▶ [What this task involves]: Copy out every line in the entries below that includes "pieces".
══ Supplied material
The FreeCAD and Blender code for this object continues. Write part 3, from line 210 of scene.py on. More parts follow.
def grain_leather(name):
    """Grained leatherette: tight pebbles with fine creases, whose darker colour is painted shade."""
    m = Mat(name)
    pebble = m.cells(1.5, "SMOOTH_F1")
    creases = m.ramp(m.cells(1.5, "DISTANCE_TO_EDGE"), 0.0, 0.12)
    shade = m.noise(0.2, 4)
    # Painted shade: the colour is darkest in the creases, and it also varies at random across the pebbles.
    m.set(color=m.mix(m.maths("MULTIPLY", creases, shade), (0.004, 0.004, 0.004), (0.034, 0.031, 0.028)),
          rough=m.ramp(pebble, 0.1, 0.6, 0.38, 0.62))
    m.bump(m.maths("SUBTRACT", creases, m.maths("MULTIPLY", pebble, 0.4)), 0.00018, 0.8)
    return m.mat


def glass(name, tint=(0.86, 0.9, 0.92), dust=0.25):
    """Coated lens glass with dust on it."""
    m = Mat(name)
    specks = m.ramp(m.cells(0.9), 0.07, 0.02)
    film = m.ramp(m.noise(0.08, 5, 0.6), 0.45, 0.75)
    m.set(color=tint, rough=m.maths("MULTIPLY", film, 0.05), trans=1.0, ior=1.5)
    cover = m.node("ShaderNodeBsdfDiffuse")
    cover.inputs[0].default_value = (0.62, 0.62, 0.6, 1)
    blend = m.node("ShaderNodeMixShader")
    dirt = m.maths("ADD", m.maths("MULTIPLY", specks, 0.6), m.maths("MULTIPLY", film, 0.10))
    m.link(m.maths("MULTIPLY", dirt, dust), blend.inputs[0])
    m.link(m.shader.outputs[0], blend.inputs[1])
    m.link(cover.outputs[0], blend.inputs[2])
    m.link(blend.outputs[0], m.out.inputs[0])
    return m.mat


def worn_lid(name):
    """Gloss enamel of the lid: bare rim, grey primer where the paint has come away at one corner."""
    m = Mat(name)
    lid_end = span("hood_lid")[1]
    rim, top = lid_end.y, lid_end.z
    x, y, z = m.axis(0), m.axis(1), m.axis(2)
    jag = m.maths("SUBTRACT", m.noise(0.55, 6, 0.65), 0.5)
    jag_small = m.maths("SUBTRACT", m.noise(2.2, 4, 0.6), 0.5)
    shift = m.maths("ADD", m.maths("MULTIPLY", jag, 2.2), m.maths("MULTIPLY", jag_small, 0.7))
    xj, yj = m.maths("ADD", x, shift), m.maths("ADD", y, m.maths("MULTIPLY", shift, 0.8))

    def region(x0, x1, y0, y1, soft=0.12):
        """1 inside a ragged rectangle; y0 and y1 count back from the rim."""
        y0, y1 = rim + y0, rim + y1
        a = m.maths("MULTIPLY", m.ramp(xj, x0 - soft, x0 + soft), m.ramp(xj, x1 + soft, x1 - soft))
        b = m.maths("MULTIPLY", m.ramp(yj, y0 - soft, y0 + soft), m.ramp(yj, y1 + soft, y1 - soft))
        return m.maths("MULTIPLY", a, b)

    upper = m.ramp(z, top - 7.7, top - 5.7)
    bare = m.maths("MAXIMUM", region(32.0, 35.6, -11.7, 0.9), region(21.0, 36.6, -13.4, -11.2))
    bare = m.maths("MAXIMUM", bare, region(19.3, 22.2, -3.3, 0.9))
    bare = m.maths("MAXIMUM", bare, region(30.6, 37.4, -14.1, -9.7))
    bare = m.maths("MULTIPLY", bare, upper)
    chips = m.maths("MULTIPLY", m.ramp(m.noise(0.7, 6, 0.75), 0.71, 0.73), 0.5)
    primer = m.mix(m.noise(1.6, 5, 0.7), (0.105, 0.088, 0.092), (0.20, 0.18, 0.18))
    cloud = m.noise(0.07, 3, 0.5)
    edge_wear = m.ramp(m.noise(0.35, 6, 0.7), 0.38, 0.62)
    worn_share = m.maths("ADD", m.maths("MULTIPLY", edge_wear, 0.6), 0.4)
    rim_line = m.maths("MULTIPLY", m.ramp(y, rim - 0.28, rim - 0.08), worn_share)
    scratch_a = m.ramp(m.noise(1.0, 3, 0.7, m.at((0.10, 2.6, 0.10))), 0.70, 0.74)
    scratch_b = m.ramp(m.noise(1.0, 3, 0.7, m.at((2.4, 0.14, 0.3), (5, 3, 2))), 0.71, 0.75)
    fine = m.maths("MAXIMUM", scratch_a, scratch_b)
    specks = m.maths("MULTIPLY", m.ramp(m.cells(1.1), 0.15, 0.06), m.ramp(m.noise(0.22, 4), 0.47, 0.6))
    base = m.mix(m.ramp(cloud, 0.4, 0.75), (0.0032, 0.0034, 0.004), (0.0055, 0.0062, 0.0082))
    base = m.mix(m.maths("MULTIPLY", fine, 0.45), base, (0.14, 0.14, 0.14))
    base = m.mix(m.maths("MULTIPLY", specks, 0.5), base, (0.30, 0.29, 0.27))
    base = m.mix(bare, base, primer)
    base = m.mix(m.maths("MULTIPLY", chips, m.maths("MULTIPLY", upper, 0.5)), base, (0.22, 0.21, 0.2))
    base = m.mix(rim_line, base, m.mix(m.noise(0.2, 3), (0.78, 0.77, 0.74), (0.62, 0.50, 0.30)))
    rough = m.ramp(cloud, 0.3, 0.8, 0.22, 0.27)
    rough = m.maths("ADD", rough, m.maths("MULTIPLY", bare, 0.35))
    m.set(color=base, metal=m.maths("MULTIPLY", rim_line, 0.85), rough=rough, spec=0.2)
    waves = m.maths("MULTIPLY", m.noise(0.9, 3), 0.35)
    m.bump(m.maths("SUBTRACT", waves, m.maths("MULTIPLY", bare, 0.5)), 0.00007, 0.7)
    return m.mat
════
══ Supplied material
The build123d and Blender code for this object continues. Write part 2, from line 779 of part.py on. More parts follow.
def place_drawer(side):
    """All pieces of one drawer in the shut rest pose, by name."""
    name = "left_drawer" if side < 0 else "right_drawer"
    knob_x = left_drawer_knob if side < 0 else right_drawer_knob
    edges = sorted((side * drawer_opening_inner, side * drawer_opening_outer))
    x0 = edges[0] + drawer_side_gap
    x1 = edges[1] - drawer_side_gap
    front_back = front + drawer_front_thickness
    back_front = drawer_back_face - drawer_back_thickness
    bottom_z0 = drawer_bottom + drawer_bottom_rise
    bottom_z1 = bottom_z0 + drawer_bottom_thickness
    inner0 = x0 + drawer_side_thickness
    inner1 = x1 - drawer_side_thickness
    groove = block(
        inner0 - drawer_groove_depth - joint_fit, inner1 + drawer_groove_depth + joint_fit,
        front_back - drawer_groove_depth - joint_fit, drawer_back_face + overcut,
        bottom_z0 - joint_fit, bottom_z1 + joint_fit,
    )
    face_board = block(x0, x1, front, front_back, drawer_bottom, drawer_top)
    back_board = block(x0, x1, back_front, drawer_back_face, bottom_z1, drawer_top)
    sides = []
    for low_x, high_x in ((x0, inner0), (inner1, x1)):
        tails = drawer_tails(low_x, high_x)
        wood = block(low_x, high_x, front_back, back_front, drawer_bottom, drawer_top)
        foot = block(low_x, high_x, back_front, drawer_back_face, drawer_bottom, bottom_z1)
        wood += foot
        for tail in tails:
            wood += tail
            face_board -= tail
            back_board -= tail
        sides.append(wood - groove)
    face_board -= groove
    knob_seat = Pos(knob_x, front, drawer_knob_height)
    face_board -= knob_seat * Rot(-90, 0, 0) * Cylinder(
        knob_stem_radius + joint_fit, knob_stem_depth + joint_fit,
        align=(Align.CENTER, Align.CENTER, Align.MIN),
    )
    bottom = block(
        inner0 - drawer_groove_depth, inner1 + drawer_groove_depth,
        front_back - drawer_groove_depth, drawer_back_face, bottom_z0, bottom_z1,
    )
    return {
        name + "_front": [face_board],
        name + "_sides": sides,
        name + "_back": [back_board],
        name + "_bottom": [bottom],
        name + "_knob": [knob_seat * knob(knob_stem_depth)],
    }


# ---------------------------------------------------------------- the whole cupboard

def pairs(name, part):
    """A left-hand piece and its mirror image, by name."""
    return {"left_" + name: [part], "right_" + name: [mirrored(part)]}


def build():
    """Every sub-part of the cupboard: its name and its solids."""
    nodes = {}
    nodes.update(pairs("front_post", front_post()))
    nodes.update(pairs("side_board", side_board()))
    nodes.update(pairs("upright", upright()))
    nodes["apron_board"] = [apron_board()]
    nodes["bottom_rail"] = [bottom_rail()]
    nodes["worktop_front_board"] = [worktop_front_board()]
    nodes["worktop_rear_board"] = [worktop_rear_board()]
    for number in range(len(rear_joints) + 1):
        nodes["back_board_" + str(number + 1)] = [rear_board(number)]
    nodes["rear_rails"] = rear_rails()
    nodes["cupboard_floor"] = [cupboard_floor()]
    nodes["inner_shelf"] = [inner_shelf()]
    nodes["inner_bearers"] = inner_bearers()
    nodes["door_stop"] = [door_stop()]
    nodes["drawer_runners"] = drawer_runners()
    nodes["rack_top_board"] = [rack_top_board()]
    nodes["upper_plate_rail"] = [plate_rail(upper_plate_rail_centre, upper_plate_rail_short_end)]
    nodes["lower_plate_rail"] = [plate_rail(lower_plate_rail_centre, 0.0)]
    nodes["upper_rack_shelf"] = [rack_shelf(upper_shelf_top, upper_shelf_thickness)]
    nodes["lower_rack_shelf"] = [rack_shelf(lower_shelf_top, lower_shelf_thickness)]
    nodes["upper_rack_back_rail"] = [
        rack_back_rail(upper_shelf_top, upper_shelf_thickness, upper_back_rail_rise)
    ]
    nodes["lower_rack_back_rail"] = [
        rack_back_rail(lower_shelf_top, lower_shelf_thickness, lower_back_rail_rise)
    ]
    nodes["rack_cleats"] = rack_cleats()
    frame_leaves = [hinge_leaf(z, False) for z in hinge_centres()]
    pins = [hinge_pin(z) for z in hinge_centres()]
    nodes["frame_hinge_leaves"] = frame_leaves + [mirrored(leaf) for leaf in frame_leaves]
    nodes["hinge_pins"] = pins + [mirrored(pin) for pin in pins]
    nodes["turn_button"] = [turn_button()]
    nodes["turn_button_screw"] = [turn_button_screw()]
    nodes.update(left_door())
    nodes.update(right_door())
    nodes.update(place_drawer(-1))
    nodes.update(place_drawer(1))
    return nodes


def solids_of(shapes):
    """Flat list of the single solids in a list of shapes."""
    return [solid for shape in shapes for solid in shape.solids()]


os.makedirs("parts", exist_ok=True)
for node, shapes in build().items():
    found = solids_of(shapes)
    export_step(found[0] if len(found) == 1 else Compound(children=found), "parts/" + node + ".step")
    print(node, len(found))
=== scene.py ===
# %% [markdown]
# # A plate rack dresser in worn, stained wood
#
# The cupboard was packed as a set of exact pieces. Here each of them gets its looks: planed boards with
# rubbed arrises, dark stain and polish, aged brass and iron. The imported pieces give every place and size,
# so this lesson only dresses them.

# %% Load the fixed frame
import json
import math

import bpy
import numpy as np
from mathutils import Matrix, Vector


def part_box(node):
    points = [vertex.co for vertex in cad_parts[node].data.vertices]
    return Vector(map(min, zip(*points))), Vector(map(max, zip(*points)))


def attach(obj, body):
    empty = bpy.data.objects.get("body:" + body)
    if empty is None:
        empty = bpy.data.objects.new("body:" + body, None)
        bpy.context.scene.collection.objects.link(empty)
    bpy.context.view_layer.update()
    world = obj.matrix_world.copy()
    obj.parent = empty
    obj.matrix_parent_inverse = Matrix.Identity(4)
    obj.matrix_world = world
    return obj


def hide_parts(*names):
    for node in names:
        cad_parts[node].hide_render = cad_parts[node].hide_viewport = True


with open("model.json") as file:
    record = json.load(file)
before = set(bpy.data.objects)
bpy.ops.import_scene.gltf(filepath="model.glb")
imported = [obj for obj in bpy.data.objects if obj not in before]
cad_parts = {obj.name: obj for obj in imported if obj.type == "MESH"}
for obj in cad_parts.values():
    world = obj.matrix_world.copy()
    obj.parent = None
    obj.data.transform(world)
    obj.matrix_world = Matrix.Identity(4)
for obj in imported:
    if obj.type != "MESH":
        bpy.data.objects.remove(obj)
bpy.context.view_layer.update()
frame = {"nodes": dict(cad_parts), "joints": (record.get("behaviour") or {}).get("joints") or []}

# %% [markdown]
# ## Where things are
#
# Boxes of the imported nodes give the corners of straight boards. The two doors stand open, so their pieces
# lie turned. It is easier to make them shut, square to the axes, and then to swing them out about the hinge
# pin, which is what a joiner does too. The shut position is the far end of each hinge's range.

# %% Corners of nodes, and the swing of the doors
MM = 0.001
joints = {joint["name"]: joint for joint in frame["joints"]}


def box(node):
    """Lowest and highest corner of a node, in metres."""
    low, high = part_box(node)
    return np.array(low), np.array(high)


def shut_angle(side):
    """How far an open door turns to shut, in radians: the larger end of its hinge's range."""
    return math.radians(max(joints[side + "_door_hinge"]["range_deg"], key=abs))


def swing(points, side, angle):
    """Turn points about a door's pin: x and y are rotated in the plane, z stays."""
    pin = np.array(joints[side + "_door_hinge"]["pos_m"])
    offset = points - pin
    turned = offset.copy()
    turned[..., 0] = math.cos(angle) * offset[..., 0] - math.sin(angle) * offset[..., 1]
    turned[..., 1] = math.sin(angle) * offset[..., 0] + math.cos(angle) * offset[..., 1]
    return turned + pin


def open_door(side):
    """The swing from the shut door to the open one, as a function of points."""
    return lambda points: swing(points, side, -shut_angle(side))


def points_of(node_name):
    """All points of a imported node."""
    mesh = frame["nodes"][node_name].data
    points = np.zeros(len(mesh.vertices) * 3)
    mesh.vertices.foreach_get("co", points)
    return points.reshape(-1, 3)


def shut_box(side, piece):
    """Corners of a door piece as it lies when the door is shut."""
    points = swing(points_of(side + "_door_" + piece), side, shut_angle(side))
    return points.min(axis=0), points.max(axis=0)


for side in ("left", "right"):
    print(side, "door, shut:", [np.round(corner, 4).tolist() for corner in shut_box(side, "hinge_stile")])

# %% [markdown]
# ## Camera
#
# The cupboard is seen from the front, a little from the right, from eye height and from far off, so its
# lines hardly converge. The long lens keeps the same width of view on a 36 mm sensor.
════
▶ [Full solution]:
    """All pieces of one drawer in the shut rest pose, by name."""
# The cupboard was packed as a set of exact pieces. Here each of them gets its looks: planed boards with
# rubbed arrises, dark stain and polish, aged brass and iron. The imported pieces give every place and size,
# Boxes of the imported nodes give the corners of straight boards. The two doors stand open, so their pieces